Imagine you're picking a two-course meal where you have 3 choices of starters and 5 choices of mains. Using the multiplication principle, you'd have a total of 3 times 5, or 15 different meal combinations. Applying this to our test example, each part of the test (A, B, and C) has a distinct number of answer combinations, and we use multiplication to determine the total number of possible answers for each part independently before combining them.

True-false questions are a staple in quizzes and tests and present a unique set of probabilities for combinations. Since there are only two options, true or false, each question has a 50% chance of being one or the other. However, when combining several true-false questions, the multiplication principle helps us quickly calculate the total possible combinations.

For each true-false question, think of flipping a coin with heads as 'true' and tails as 'false'. If you have 4 coins (representing 4 questions), and each can land in 2 ways, the total combinations of heads and tails you could end up with is 2 to the power of 4. In the exercise example, the 4 true-false questions in Part A give us 16 (2^4) unique ways to answer, demonstrating the straightforward application of the multiplication principle to true-false scenarios.

Multiple-choice questions add another layer of complexity.
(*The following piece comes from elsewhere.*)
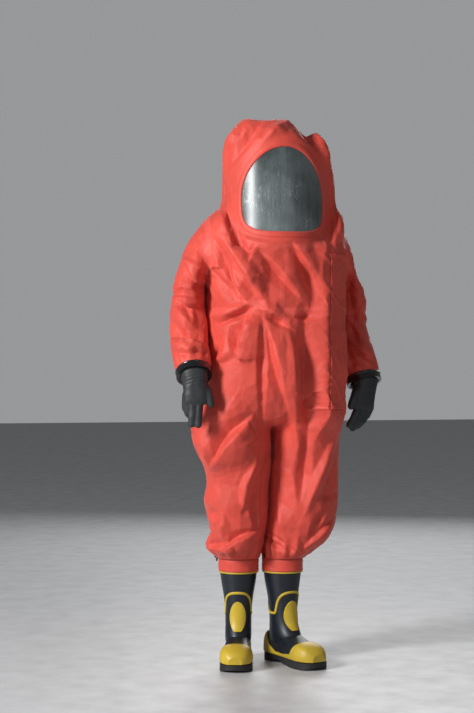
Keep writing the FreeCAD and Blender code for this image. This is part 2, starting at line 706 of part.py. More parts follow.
def make_belt():
    _, middle, half, front, back = trunk_half_width(BELT_Z)
    centre = Vector(middle, (front + back) / 2, BELT_Z - 19)
    depth = (back - front) / 2
    outer = ring(centre, X_AXIS, Y_AXIS, half - 20, depth - 20, 2.25)
    inner = ring(centre, X_AXIS, Y_AXIS, half - 22, depth - 22, 2.25)
    belt = loft([outer, lifted(outer, 38)]).cut(loft([inner, lifted(inner, 38)]))
    gap = box(middle - 34, middle + 34, -260, -100, BELT_Z - 30, BELT_Z + 30)
    save("waist_belt", biggest(belt.cut(gap)))
    y0 = front + 21.5
    female = box(middle - 34, middle + 2, y0 - 5, y0 + 9, BELT_Z - 22, BELT_Z + 22)
    slot = box(middle - 24, middle + 3, y0 - 1.5, y0 + 5.5, BELT_Z - 15, BELT_Z + 15)
    male = box(middle + 8, middle + 34, y0 - 5, y0 + 9, BELT_Z - 22, BELT_Z + 22)
    prongs = [box(middle - 20, middle + 9, y0, y0 + 4, z, z + 6) for z in (BELT_Z - 14, BELT_Z + 8)]
    save("belt_buckle", female.cut(slot), male.fuse(prongs[0]).fuse(prongs[1]))


# ---------------------------------------------------------------- assembly

RIGHT_ELBOW = Vector(-287, 28, 1156)
RIGHT_WRIST = Vector(-288, -104, 984)
LEFT_ELBOW = Vector(277, 34, 1150)
LEFT_WRIST = Vector(303, -46, 962)


def main():
    make_body_and_hood()
    make_visor()
    make_zip()
    make_flap()
    make_valves()
    make_belt()
    make_leg("right", RIGHT_LEG)
    make_leg("left", LEFT_LEG)
    make_boot("right", Vector(-108, 36, 0), -15.0)
    make_boot("left", Vector(42, 18, 0), 21.0)
    make_sleeve("right", -1, RIGHT_ELBOW, RIGHT_WRIST, RIGHT_SHOULDER_ROWS, RIGHT_FOREARM_ROWS)
    make_sleeve("left", 1, LEFT_ELBOW, LEFT_WRIST, LEFT_SHOULDER_ROWS, LEFT_FOREARM_ROWS)
    make_glove("right", RIGHT_WRIST, unit(RIGHT_WRIST - RIGHT_ELBOW),
               unit(Vector(0.05, -0.25, -1.0)), unit(Vector(1.0, -0.15, 0.0)))
    make_glove("left", LEFT_WRIST, unit(LEFT_WRIST - LEFT_ELBOW),
               unit(Vector(-0.17, -0.22, -1.0)), unit(Vector(-1.0, -0.35, 0.0)))


main()
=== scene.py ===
"""Looks of a gas-tight chemical protective suit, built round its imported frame.

Metres, in the frame of the CAD: +Z is up, the wearer faces -Y and the wearer's left is +X.
"""
import json
import math

import bmesh
import bpy
import numpy as np
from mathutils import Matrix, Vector, noise
from mathutils.bvhtree import BVHTree
from mathutils.kdtree import KDTree


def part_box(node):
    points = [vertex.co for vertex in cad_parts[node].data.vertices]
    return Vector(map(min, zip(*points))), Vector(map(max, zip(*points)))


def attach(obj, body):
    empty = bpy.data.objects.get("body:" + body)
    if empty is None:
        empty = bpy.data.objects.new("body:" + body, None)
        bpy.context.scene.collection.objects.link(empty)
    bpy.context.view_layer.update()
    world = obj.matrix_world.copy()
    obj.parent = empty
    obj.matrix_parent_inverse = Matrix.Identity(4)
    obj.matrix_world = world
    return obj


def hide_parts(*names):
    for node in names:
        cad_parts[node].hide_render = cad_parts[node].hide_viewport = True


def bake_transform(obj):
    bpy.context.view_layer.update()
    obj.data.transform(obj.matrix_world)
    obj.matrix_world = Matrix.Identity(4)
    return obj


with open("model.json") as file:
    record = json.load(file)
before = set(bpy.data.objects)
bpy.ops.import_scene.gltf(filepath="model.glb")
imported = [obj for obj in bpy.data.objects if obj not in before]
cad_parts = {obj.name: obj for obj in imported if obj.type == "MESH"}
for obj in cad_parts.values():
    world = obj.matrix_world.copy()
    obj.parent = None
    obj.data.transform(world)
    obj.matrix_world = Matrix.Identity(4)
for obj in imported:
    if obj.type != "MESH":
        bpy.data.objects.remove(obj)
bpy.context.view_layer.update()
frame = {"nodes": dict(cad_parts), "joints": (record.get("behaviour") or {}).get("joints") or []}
SCENE = bpy.context.scene

# ------------------------------------------------------------------ camera, light and floor

CAMERA_AT = (-1.259, -5.355, 1.028)
CAMERA_TURN = math.radians(-12.0)
CAMERA_LENS = 82.55
WALL_GLOW, WALL_SEEN = 0.16, 0.36  # the wall's strength as a light, and as the camera sees it


def add_camera():
    data = bpy.data.cameras.new("camera")
    data.lens = CAMERA_LENS
    data.sensor_width = 36.0
    data.clip_end = 60.0
    camera = bpy.data.objects.new("camera", data)
    camera.location = CAMERA_AT
    camera.rotation_euler = (math.radians(90.0), 0.0, CAMERA_TURN)
    SCENE.collection.objects.link(camera)
    SCENE.camera = camera


def add_area(name, place, target, width, height, power):
    """A lamp that shines as a lit rectangle, turned towards a place."""
    data = bpy.data.lights.new(name, "AREA")
    data.shape = "RECTANGLE"
    data.size, data.size_y = width, height
    data.energy = power
    light = bpy.data.objects.new(name, data)
    light.location = place
    light.rotation_euler = (Vector(target) - Vector(place)).to_track_quat("-Z", "Y").to_euler()
    SCENE.collection.objects.link(light)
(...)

Unlike true-false questions with only two possible answers, multiple-choice questions usually offer more options, resulting in more possible answer combinations. For each question, you must consider the number of potential choices. If a question has 5 options, then there are 5 possible responses.

When a test section contains several multiple-choice questions, you determine the total answer combinations by raising the number of options to the power of questions asked. For example, in a scenario with 4 questions each having 5 options, you'd calculate the possibilities as 5 to the power of 4 which yields 625 combinations, as seen in Part B of our exercise. Teachers and test designers use this variability to create robust assessments that challenge a student's knowledge across a range of topics.